Is it legal? (See above response.)
Is it faster? Less costly? Less of a headache to create realistic human-like product without the tsuris? Is it better for them to super maximize profits by eliminating costly overhead (people who depend on this work for a living)?
After all, isn’t lowering overhead to maximize profit “the American way” and the right of every business owner to do?
If push comes to shove, Hollywood is in or almost in a position to tell everyone on the strike line to go take a permanent hike…and be the richer for it.
Audiences will still pay for entertainment…regardless of whether it contains real humans or animated facsimiles. Either can spike our dopamine, adrenaline, tug at our heart strings, make us laugh, cause us to think, make us cry, cheer, root for the underdog, post about it on social media so ticket sales and profits go higher.

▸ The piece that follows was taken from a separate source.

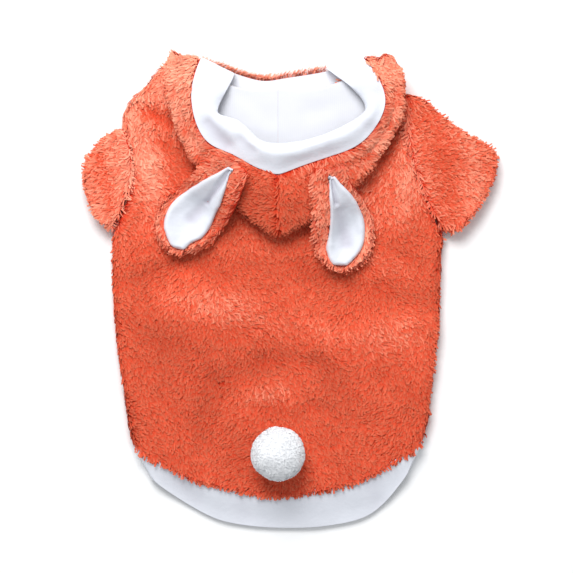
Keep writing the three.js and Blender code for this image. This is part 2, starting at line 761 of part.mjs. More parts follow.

People have always been disposable to the industry; even more so now.
And I have always said, “People who don’t understand the business side of this industry are destined to be buried by it.”
It will be interesting to see how the strike shakes out. And maybe they will get what they want for now, until Hollywood decides once and for all people aren’t really essential to the process anymore.
Indicators are pointing that way. And if an extra nickel can be made, rest assured–the machine will know how to squeeze it out.
I’m Fayr Barkley and I reserve my rights over this original content in part and in entirety, which in today’s AI climate isn’t worth a hill of beans.